Three ways to shoot yourself in the foot with Google Cloud Run
This post is an expansion of a comment I made on HN recently and continues my Extreme Learning series. Previously I discussed how I’ve managed to break production with Redis, with PostgreSQL and with healthchecks. Now I’ll show you how I did it with Cloud Run too.
For context, we migrated from Managed Instance Groups to Cloud Run at work last year. Cloud Run promises to simplify your production infrastructure and mostly we found that to be true. But we also discovered some hidden gotchas that can catch you out if you’re not paying attention.
1. Use websockets without changing the default request timeout
By default, Cloud Run terminates inbound TCP connections after 5 minutes. If you’re doing anything that uses a long-running connection, communicating via a websocket for example, you’ll want to change that setting. Otherwise at best you’ll have lots of reconnection overhead and at worst you’ll have weird bugs in production that nobody can reproduce in local.
The upper limit on connections in Cloud Run is one hour, so you’ll need proper reconnection logic on clients if you’re running longer than that. (but you should have proper reconnection logic regardless of course, because you’re working over the internet)
If you’re changing this setting in the GCP web console, it should look like this:

Or if you’re using Terraform,
you should set timeout = "3600s"
in the cloud_run_v2_service resource.
2. Ignore the difference between first and second generation environments
Cloud Run has two separate execution environments, each with its own tradeoffs.
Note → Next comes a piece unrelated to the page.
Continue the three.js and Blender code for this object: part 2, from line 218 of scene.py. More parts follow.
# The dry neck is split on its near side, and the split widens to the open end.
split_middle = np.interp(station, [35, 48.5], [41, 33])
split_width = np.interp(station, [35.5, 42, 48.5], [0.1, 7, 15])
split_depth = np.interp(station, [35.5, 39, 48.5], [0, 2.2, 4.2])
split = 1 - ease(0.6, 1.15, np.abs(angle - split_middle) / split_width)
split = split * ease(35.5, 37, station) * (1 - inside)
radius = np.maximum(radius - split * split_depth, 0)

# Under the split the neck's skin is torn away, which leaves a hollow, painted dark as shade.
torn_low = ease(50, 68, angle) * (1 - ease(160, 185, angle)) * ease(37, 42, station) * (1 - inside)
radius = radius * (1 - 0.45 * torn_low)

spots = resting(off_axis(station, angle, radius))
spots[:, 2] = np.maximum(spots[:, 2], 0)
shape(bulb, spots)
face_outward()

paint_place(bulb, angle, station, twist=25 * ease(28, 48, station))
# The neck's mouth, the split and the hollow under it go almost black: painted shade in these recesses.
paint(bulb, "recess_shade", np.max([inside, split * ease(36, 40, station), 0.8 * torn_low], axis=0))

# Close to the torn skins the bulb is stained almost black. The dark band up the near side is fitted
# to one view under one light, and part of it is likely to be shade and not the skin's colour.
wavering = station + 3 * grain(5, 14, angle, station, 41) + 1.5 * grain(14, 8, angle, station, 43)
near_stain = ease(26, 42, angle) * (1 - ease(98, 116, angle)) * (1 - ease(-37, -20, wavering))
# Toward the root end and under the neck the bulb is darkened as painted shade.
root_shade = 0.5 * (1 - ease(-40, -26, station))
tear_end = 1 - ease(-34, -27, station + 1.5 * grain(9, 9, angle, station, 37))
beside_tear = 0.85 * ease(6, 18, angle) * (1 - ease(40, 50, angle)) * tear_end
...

The first generation environment emulates Linux (imperfectly) and has faster cold starts. The second generation runs on real Linux and has faster CPU and faster network throughput. If you don’t specify a choice, it defaults to first generation.
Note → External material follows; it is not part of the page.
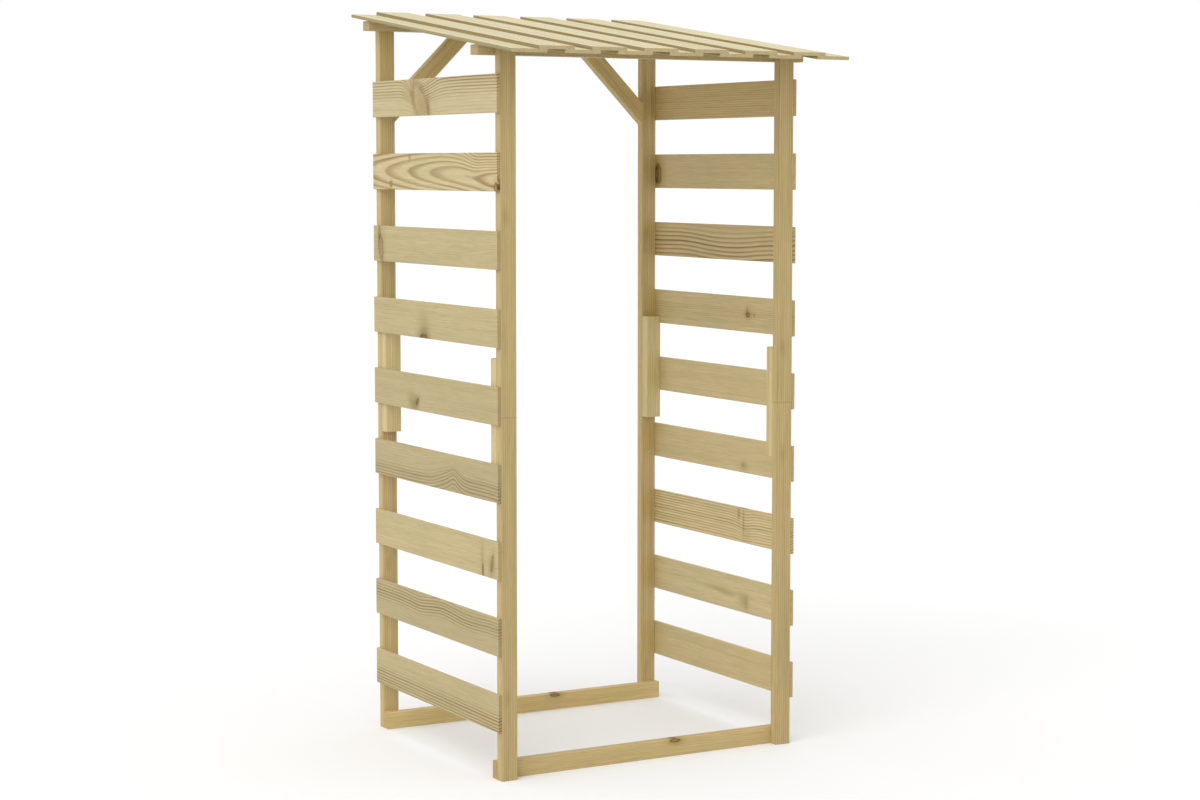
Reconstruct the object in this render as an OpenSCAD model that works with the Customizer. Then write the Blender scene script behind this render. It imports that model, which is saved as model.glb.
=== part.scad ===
// Open slatted firewood store: four spliced posts, bottom rails, slatted sides
// and a single-pitch roof of boards laid in two layers.
//
// X runs across the front, Y from the front to the back and Z up. The origin
// is on the ground, under the centre of the overall box. All sizes are in mm.

/* [Frame] */
// Width over the outer faces of the posts
frame_w = 885; // [700:5:1400]
// Depth over the front faces of the front posts and the rear faces of the rear posts
frame_d = 748; // [500:2:1200]
// Height of the front posts
front_post_h = 1875; // [1500:5:2300]
// How much taller the rear posts are than the front posts
roof_rise = 99; // [40:1:250]

/* [Posts and braces] */
// Width of a post across the front; the braces are cut from the same timber
post_w = 45; // [35:1:70]
// Depth of a post from front to back
post_d = 27; // [20:1:50]
// Height of the block that splices the two halves of a post
splice_h = 297; // [150:1:500]
// Thickness of a splice block
splice_t = 29.5; // [15:0.5:45]
// Drop from the top of a rear post to the underside of its brace
brace_drop = 279; // [150:1:300]
// Angle of the braces from the vertical
brace_angle = 45; // [30:1:50]

/* [Rails and beams] */
// Height of the bottom rails
rail_h = 46.5; // [30:0.5:90]
// Thickness of the bottom rails
rail_t = 25.5; // [15:0.5:45]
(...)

For our part, we valued faster network throughput so opted for second generation. That setting looks like this in the web console:

For terraform we set
execution_environment = "EXECUTION_ENVIRONMENT_GEN2".
3. Don’t pay attention to autoscaling settings
With the default settings in place, Cloud Run will autoscale up when CPU usage reaches 60% and scale down to zero when there’s no traffic. You may want to change both of those depending on your usage.
In our application, CPU usage turned out to be a suboptimal metric for scaling up, so we tweaked the maximum number of concurrent requests to compensate. We also have periods of very low activity at weekends, so set the minimum instance count to 1 to eliminate cold starts.
Here are those settings in the web console:


In terraform those settings are
max_instance_request_concurrency = 50
and scaling { min_instance_count = 1 }.